Blue state Illinois will be bluer still when Democrats are seated in the Illinois Legislature next year.
Red state Missouri will be a little more red and the political polarization of the United States will be played out, in miniature, in the neighboring states.
A glance at the red-blue election map shows how the Land of Lincoln and the Show-Me State mirror national trends.
The bluest parts of both states -- those areas with the most Democratic votes -- are in metropolitan areas. The lower the population in a county or city, the more Republican (red) votes show up on the map.
Both states moved more toward the dominant party this election cycle in part because of redistricting after the 2010 Census. Democrats had a lock on both the House and Senate in Illinois last year and passed redistricting maps that helped their own cause this year. Computer programs allowed map makers to see how individual precincts have voted in recent elections. By loading Republican voters into some districts, the mapping strategists could peel away blocks of Democrat voters to shift the political bent of neighboring districts.
New maps also allowed redistricting teams to group two or more incumbents into a newly drawn district, while leaving other districts open.
In Missouri, one of the mappers thought Rep. Paul Quinn, D-Monroe City, had been lumped into the new 5th District, where Rep. Tom Shively, D-Shelbyville, and Rep. Lindell Shumake, R-Hannibal, were located. Instead, they found that the Quinn showing up in the new district was not the three-term incumbent, but one of his relatives.
Quinn came up short in the 40th District against Jim Hansen, a Republican from Frankford. Hansen had limited political experience, but got strong name recognition within the district after pro-Republican groups bought large blocks of advertising on his behalf.
"Advocacy spending was huge. It made me wish I had a television station," said Steve Brown, spokesman for Illinois House Speaker Michael Madigan.
Both parties had advocacy ads, to greater or lesser extents.

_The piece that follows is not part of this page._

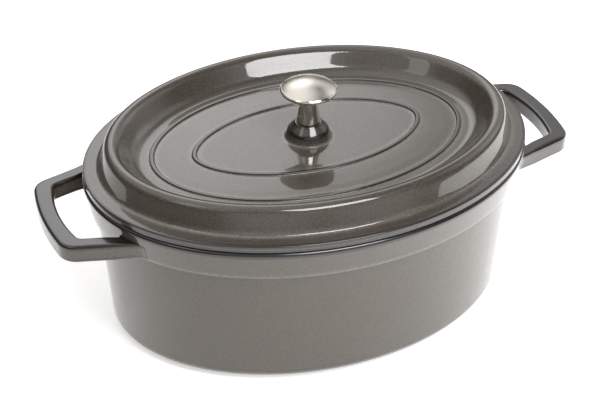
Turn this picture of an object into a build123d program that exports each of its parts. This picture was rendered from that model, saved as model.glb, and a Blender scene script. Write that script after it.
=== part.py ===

Brown said some ad campaigns were probably unsuccessful because "the things they were claiming were so extreme that it didn't compute with the voter."
Yet it is these extremes, or the perception of huge differences, that fuel the partisan debate.
Chad DeWaard, assistant professor of political science at Culver-Stockton College in Canton, Mo., said partisanship and polarization have been around for years but seem to be on the rise. DeWaard believes controversial issues such as abortion and same-sex marriage take on "a religious feel" for people on both sides of the issues and politicians are not inclined to compromise on those issues.
Both parties also have seen the ranks of moderates thinned as primary election voters tend to be more liberal among Democrats and more conservative among Republicans. Moderates, who are more likely to seek compromises, often pay a price among the party faithful.
For all these reasons, the map of America will continue to show the divide between red and blue voting blocks and Americans will get the heavily partisan legislatures and the gridlocked Congress they deserve.